There are no requirements or prerequisites to get the Grace.
Grace doesn’t demand something from us.
It offers Someone to us.
An unconditional kind of gift.
One that keeps giving.
Continually, consistently, without reservation or hidden expectations.
“Be my strong refuge; to which I may resort continually” (Psalm 71:3).
I rather seek His refuge a thousand times a day, then refuse it till a flood of untamed emotions come barreling out, pulling me down into fierce currents of panic and gripping fear.
Even for the small stuff, the little moments I feel offended, overlooked and misunderstood, I’m choosing to continually resort to the refuge of His Word. Because no matter how far we’ve journeyed the road to wholeness, those indifferences can trigger hurts of a painful past.
But. . .
Always welcome the Word reads. This refuge, this oasis of truth, gives timid hearts confidence to unveil their broken places and fragile spaces.
And as I get scripture centered down, deep in my soul; it strengthens me with courage to share my story – entrusting the responses of people to God. Sometimes we are so delightfully surprised who God positions in our path, to offer sensitivity and understanding. But we’ll never know, if we never share.
Our Savior didn’t hide his scars, he showed them.
He shared where He’d been wounded and in sharing –
He proclaimed the power of God!
Our weaknesses can become the stage, where broken vessels witness the strength and power of God’s Word!
And friends, He never ever wearies of your company, and never ever tires, of hearing your heart’s cry.
Shall we brave this inside journey together – sharing our hurts, showing our vulnerability and seeking His refuge – continually?! “Be my strong refuge; to which I may resort continually” (Psalm 71:3).
Encouraged to have an excerpt of this post, shared alongside encouraging stories at Purposefulfaith!
Beautiful post that I can so relate to. Funny how some things resurface. I’m thankful to know I can bring those stuffed down emotions and beliefs to Jesus.
Jessica: The thoughts you share are so true. Thank you for taking the time to share God’s Word.
Beautifully said, Jess! Being vulnerable take such courage, doesn’t it! A lot of food for thought here. Thank you for sharing your heart! #RaRaLinkup
I am always encouraged when a beloved of God shares their heart and weakness along with His antidote. Thank for this, dear one!
In PJ concerts, Jessica, I remember testimony after testimony being shared. And if only one person was reached at a concert, if one person became a new creature in Christ, it was truly amazing to see transformation and be a part of what God was doing!

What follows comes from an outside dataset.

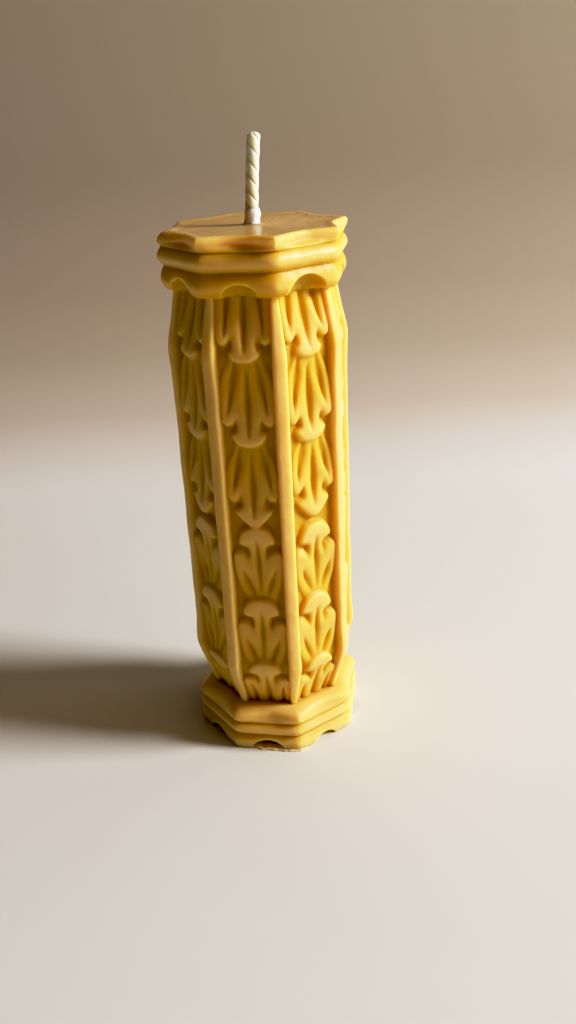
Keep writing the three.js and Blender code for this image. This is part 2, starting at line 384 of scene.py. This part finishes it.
def moulding(name, low, form):
    """One moulding: its three layers, its arches with domed niches behind, and its top face."""
    profile = form["profile"]
    rim_foot = form["rim_foot"]
    height = profile[-1][0]
    heading = (np.arange(columns) / columns_per_panel - 0.5) * side_angle
    local = (heading + side_angle / 2) % side_angle - side_angle / 2
    hollow = form["hollow"] * np.cos(sides / 2 * local).clip(0, 1) ** form["hollow_power"]
    off_slump = (heading - slump_heading + math.pi) % turn - math.pi
    sunk_here = np.exp(-(off_slump / slump_spread) ** 2)
    slump = form["slump"] * sunk_here
    hollow *= 1 - 0.6 * sunk_here * (form["slump"] > 0)
    roll_reach = form["roll_reach"] * (1 - 0.13 * hollow) + 1.2 * slump
    roll_height = form["roll_height"] + slump
    rise = np.repeat(form["arch_rises"], columns_per_panel)
    arch_half = rise * form["arch_slope"]
    lip = along_profile(form["lobe_lift"] + 0 * heading, profile) * octagon(heading)
    rows = []
    painted_light_reliefs = []
    poureds = []

    def add(radius, z, relief, poured=0.0):
        radius = radius + 0 * heading
        level = low + z + 0 * heading
        rows.append(np.stack([radius * np.cos(heading), radius * np.sin(heading), level], 1))
        painted_light_reliefs.append(relief + 0 * heading)
        poureds.append(poured * form["poured"] + 0 * heading)

    def under(radius):
        across = radius * np.sin(local)
        behind = (lip - radius) * np.cos(local)
        dome = 1 - (across / arch_half) ** 2 - (behind / form["arch_reach"]) ** 2
        return np.maximum(form["lobe_lift"], rise * np.sqrt(np.maximum(dome, 0)))

    def add_side(z):
        corner = along_profile(z, profile)
        flat = corner * octagon(heading)
        radius = flat + (corner - hollow - flat) * smooth((z - rim_foot) / hollow_fade)
        add(radius, z, np.clip((corner - sunk_radius) / (proud_radius - sunk_radius), 0, 1))
        return radius

    lip_height = under(lip)
    for share in np.linspace(0, 1, side_rows)[:-1]:
        add_side(lip_height + (rim_foot - lip_height) * share)
    for share in np.linspace(0, 1, rim_rows):
        edge = add_side(rim_foot + (height - roll_height - rim_foot) * share)
    # The rounded top edge and the top face are marked poured, which makes them smoother and paints them
    # darker as shade.
    for angle in np.linspace(0, math.pi / 2, roll_rows)[1:]:
        add(edge - roll_reach * (1 - math.cos(angle)), height - roll_height * (1 - math.sin(angle)),
            0.9, math.sin(angle) ** 4)
    edge = edge - roll_reach
    for share in np.linspace(0, 1, form["face_rows"])[1:]:
        radius = edge + (form["inner_radius"] - edge) * share
        sunk = form["dish"] * smooth((edge - radius) / 2)
        drawn_up = drawn_up_height * np.exp(-(radius - bore_radius) / drawn_up_reach)
        add(radius, height - sunk + drawn_up, 0.75, 1.0)
    add(bore_radius, height - form["dish"] + drawn_up_height, 0.75, 1.0)
    add(bore_radius, 1.0, 0.2)
    # The niches behind the arches: their colour is painted dark as shade, deepest far inside.
    for share in np.linspace(1, 0, underside_rows)[:-1]:
        radius = lip + (hidden_radius - lip) * share
        add(radius, under(radius), 0.1 + 0.3 * (1 - share))
    place = weathered(np.array(rows), shrinkage, form["seed"])
    return cast_ring(name, place, {"relief": np.array(painted_light_reliefs), "poured": np.array(poureds)})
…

Because when one vulnerable person was willing to share their hurt and pain, fear or tragedy….someone could relate. You’ll have to help me with the verse sistah, but there is a time and place, in God’s will for whom we speak to. Our abba Father is there to listen and i pray we hear, listen and obey each day. Love you
Amen, Jess – I love the heart behind these words and I relate to SO many of them. God has s-l-o-w-l-y taught me to open myself up to those around me, to invite in the power of their prayer and support. When you’ve been vulnerable in places, that turned out to be the wrong places, it’s hard to gauge where and when you are safe. But, we are always safe in Him – He is our refuge and strength – His word that strong tower that we find rest in. Grateful that He leads our path, and brings trusted souls, much like yourself, alongside us as evidence of His goodness, His grace. Always blessed by you and so happy to journey beside you.
Oh, Jess…this is beautiful, so peaceful. The gift God has given you of threading words together is simply praiseworthy. This was my favorite –> “Grace doesn’t demand something from us. It offers Someone to us.” Amen.
Beautiful word, Jess! It is so true, “To be entirely vulnerable, feels extremely risky. And I don’t want to be exposed for my weaknesses; seen for my short-comings, or remembered for my messy, desperate moments. I don’t want to be exposed – I want to be known. I want the power of His Word inside of me – to be known.” Exactly! Blessings to you!